Intent-centric programs typically have systems in place to keep solvers honest, which means a better analogy might be Uber, which keeps drivers in check with upfront pricing and in-app routing. But ride-sharing apps only underscore the risk of intent-based systems: Anyone who has experienced the rising prices of Ubers in recent years has seen firsthand how convenience can entrench big players at the expense of end users. The real risk of intent-based systems is not just unfairness, but also the potential for new monopolies.
Paradigm, a prominent blockchain investor and researcher, highlighted these risks in a blog post: “While intents are an exciting new paradigm for transactions, its widespread adoption could imply an acceleration of a larger trend of user activity shifting to alternative mempools ” wrote Paradigm’s researchers. “If not managed properly, this shift risks centralization and entrenchment of rent-seeking intermediaries.”
As we become more comfortable with relying on these third parties to meet users’ needs, it is possible that these companies will act in their own interests – either by charging higher fees (e.g. Uber) or by fulfilling orders in a way that serves them rather than users.

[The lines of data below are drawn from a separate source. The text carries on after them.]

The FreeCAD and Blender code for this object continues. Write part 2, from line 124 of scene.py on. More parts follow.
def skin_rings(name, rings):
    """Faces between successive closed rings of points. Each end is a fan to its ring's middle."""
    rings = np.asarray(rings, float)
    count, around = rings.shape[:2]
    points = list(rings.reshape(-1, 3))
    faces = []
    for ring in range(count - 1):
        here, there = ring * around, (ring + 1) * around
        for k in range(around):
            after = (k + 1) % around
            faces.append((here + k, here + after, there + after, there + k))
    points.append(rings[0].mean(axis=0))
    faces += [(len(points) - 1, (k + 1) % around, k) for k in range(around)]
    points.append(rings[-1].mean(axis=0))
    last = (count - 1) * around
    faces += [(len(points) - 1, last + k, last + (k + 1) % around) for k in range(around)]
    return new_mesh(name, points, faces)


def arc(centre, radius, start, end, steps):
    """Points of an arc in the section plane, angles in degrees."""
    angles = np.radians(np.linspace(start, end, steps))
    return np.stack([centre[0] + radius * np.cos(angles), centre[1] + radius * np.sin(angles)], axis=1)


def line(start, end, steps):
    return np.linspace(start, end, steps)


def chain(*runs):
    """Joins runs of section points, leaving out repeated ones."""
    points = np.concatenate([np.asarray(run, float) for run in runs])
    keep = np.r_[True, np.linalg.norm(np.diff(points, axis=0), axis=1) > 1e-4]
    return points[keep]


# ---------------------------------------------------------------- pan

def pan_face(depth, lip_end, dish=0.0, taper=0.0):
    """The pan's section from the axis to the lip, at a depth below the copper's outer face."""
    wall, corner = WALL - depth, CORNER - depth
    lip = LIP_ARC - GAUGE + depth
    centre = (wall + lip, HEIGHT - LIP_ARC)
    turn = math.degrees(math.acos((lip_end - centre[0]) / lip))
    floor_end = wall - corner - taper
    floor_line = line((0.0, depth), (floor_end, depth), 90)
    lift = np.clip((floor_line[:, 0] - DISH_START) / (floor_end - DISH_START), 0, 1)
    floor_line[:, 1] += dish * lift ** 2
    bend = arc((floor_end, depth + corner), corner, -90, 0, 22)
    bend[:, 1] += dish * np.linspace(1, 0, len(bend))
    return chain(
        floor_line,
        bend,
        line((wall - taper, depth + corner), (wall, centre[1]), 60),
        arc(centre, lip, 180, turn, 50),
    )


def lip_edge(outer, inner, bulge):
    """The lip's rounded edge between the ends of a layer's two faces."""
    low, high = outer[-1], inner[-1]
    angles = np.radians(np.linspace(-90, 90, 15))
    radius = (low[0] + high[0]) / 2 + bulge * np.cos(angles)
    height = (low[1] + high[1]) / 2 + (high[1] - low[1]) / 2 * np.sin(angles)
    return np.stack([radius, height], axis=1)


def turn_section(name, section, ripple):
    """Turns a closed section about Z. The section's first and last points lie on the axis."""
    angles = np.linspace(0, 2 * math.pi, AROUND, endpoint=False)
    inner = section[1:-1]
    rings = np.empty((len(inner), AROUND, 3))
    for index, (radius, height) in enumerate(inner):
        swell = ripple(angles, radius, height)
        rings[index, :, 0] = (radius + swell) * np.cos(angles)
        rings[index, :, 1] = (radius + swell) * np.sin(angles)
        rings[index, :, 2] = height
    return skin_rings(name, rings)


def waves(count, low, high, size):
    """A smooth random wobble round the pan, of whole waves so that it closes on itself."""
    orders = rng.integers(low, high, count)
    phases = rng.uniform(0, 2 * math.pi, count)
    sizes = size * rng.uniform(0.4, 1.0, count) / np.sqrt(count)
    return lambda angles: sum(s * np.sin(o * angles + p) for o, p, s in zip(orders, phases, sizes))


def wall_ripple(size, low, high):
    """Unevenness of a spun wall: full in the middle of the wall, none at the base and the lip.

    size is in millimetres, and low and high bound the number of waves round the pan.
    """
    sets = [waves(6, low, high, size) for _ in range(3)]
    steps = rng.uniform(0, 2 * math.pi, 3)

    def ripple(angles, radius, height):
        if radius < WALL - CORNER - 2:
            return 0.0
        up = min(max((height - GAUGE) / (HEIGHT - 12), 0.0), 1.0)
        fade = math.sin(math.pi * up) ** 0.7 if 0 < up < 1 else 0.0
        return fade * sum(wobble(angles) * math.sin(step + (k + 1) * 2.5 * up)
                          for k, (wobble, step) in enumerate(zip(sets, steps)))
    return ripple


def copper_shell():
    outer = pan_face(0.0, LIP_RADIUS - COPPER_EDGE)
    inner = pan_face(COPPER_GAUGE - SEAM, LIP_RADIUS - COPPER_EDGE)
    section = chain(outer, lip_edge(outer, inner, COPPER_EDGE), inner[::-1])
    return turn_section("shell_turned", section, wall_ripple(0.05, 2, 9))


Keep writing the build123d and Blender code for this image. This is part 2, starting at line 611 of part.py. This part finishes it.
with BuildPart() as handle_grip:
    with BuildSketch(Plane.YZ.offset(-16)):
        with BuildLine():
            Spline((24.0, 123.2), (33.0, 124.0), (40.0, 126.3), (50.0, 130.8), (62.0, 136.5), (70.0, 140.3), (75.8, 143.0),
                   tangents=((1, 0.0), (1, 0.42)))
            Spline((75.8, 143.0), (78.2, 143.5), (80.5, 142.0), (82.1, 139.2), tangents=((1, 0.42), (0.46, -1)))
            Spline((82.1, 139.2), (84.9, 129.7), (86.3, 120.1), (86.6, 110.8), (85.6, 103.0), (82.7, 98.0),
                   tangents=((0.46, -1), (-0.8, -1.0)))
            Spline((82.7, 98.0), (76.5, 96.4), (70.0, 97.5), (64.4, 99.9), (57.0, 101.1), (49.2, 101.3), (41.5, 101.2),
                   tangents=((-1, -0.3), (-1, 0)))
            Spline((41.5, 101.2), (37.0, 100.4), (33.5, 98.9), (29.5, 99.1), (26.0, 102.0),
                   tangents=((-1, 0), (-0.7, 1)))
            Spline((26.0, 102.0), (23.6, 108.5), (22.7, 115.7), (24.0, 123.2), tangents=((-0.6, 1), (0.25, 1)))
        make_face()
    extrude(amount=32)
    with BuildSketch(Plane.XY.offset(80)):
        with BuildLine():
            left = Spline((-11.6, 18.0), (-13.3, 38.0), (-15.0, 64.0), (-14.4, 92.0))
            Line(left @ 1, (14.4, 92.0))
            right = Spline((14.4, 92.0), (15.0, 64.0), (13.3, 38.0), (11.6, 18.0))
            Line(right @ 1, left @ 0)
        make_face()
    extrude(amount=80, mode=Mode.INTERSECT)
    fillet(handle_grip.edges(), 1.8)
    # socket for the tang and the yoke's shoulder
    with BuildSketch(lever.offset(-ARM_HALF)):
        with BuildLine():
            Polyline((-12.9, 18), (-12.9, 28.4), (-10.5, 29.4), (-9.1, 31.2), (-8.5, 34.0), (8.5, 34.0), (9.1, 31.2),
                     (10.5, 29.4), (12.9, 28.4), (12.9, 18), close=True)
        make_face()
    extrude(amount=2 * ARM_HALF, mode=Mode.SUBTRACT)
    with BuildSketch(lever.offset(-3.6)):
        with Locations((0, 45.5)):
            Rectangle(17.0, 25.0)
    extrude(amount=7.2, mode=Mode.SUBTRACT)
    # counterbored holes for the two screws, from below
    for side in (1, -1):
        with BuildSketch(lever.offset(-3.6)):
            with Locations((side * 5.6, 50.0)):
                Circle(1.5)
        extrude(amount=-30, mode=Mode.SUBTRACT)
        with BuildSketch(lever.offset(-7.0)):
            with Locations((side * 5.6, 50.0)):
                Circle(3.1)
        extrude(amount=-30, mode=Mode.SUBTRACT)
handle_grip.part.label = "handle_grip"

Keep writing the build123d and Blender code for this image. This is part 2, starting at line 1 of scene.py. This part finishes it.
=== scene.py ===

While most intent-oriented services are outsourced to a competitive market of solvers – ostensibly as a way to avoid centralization – there is still the potential for some companies to dominate the space.
For example, you could imagine a crypto exchange that builds solvers that dominate the ‘buy’ and ‘sell’ use case, effectively driving all market activity into its own book. The exchange could initially subsidize its fees as a way to beat competitors, then raise prices once the market has been taken over.
At best, intent-based models could usher in a new wave of blockchain-based systems that save users time and money, making the technology more accessible to more users. But to realize this future, one must proceed with caution.